If the ray doesn’t touch the group AABB no test will be performed and could skip that triangle set SUPERFAST.
If the ray touches the group AABB then will find more AABBs inside the AABB ( iterative process ). Once reached a “node limit” will perform ray-triangle hit tests ( yes this is slow but only occurs a few times and there is where the NVIDIA/ATI engineer’s brain should work to optimize it ).
CONCLUSION
What do you think about this? We can perform raytracing in the GPU very easy with this and will be HW-driver optimized very fast.

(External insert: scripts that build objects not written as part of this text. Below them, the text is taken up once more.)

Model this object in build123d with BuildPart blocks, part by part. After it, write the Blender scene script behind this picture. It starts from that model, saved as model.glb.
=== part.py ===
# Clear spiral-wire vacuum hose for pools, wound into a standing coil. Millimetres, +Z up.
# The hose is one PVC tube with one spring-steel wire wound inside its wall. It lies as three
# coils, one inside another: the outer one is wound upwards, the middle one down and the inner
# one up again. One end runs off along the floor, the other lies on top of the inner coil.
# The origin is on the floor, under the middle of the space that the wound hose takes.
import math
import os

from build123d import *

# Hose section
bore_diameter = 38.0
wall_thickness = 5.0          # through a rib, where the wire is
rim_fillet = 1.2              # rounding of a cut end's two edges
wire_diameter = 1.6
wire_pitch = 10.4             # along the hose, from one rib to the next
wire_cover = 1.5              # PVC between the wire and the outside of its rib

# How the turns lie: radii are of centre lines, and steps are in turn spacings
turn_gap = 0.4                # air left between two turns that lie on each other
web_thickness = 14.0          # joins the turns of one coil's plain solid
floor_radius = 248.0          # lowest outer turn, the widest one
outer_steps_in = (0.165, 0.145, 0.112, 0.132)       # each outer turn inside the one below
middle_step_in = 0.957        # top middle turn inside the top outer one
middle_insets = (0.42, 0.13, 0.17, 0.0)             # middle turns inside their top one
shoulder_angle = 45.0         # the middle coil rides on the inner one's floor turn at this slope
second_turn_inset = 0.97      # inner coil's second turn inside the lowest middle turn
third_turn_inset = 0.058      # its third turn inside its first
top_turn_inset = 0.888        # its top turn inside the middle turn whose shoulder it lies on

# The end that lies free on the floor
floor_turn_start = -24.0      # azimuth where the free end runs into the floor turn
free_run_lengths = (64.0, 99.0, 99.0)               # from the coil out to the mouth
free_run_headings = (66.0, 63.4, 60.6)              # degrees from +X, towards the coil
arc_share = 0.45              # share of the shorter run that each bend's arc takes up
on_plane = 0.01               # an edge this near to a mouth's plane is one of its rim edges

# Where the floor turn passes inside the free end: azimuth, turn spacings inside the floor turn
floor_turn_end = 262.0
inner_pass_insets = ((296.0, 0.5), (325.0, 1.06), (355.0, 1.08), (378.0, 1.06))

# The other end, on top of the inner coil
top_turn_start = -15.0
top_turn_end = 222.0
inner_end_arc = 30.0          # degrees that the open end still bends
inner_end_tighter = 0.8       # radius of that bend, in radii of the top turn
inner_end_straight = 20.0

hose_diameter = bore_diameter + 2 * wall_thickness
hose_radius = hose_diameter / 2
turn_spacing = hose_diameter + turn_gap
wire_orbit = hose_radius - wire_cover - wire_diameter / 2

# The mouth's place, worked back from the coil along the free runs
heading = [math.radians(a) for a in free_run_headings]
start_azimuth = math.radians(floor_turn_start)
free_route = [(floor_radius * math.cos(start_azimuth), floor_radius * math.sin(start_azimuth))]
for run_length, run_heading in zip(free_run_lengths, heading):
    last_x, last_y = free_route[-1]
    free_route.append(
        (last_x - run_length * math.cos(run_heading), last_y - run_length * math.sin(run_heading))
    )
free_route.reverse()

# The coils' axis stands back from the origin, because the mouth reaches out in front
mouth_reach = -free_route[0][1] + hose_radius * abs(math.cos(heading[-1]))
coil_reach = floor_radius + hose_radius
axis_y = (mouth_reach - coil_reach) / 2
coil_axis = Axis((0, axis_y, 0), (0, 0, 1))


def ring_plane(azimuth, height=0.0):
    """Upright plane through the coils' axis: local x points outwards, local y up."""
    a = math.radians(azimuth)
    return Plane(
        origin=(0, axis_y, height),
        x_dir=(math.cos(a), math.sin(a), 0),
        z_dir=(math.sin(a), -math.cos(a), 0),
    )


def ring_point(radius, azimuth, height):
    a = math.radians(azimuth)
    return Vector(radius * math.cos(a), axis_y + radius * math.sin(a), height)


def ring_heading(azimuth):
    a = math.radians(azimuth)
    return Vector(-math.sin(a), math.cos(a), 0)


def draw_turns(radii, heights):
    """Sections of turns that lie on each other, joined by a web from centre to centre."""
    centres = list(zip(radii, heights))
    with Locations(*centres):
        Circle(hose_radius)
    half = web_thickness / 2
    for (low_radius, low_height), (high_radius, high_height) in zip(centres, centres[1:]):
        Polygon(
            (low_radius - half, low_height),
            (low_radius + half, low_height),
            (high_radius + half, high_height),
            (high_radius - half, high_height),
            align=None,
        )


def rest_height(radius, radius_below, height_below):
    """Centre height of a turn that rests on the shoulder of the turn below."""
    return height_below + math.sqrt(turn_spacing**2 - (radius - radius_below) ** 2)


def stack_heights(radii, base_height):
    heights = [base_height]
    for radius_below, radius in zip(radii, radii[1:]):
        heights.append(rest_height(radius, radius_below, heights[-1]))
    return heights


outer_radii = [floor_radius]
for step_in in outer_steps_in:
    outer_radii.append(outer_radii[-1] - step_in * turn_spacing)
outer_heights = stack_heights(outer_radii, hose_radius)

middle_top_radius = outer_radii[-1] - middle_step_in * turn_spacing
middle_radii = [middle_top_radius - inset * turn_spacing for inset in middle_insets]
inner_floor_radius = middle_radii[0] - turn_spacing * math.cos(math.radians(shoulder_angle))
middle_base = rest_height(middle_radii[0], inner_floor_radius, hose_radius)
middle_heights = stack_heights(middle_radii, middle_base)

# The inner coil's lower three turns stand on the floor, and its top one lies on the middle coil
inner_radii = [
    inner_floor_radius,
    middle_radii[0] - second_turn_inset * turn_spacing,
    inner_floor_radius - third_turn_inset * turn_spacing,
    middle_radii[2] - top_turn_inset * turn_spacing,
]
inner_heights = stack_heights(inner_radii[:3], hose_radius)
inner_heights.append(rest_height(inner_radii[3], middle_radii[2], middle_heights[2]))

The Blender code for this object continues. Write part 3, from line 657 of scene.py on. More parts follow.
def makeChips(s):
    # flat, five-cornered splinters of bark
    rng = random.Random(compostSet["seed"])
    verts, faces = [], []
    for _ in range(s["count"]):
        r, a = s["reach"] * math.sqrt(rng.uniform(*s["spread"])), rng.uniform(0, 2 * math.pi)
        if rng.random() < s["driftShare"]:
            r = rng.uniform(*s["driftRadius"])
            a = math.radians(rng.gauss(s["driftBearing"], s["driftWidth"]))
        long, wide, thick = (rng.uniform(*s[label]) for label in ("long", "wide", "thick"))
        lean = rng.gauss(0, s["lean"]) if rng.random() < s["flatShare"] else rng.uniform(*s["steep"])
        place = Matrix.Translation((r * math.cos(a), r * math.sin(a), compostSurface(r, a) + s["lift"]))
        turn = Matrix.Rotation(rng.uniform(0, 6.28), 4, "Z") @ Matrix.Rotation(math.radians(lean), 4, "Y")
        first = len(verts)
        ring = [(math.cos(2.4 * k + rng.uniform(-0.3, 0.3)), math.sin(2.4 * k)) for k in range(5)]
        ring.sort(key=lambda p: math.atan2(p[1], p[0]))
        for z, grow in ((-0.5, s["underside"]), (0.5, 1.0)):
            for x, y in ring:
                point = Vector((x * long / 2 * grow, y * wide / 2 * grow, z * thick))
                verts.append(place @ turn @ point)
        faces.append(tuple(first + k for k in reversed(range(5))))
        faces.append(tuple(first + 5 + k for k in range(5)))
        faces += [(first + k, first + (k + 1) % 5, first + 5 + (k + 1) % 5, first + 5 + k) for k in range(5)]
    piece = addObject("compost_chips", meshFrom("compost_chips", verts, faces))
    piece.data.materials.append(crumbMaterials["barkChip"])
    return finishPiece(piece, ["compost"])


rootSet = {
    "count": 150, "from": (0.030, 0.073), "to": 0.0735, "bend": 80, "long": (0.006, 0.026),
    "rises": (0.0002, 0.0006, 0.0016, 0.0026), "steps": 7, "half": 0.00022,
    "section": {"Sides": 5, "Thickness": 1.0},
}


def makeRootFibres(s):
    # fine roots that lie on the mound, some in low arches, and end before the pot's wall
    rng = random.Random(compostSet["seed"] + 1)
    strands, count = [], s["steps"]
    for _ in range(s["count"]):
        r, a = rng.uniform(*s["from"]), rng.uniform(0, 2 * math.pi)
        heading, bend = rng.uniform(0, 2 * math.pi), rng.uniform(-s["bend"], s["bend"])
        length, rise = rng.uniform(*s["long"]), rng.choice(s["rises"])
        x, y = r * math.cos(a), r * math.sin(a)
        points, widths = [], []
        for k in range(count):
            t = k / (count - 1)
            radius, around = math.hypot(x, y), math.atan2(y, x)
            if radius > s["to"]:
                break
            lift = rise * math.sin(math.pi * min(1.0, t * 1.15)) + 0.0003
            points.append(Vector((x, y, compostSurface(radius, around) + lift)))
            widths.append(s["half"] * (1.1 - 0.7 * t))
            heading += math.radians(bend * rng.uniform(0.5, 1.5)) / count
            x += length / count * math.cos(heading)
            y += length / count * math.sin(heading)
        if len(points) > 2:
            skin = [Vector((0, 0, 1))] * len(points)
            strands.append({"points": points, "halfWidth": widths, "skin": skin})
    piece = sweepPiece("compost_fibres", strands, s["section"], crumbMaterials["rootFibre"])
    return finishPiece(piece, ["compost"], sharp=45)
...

This feature is very good to achieve TONS of effects like the mentioned ones.
Also, “object batch queries” can be used by the driver to perform HW-accelerated simple frustrum culling because the driver could know the AABB or OOB of the group sets, so could skip FAST these objects if are not visible…
However, the performance can be bad… That is why the graphic cards should implement any kind of spatial structure to accelerate the ray-triangle collision test ( like a kd-tree or axis aligned bounding boxes ). Perhaps dynamic-objects shouldn’t be available for this so we could limit this to static objects to start??? Also perhaps the driver should forget octrees/kd-trees and just fire a HW-occlusion query painting all the “object queries” and to get if the pixel is visible from a camera placed at ray origin??? Well, the “castRay” could be implemented by the graphics engineers using different methods…
“Object batch queries” combined with the “castRay” GLSL instruction ( combined too with the geometry shaders ) can open a new world for the GPU, the raytracing, the next step we all waiting for to achieve real and amazing new effects!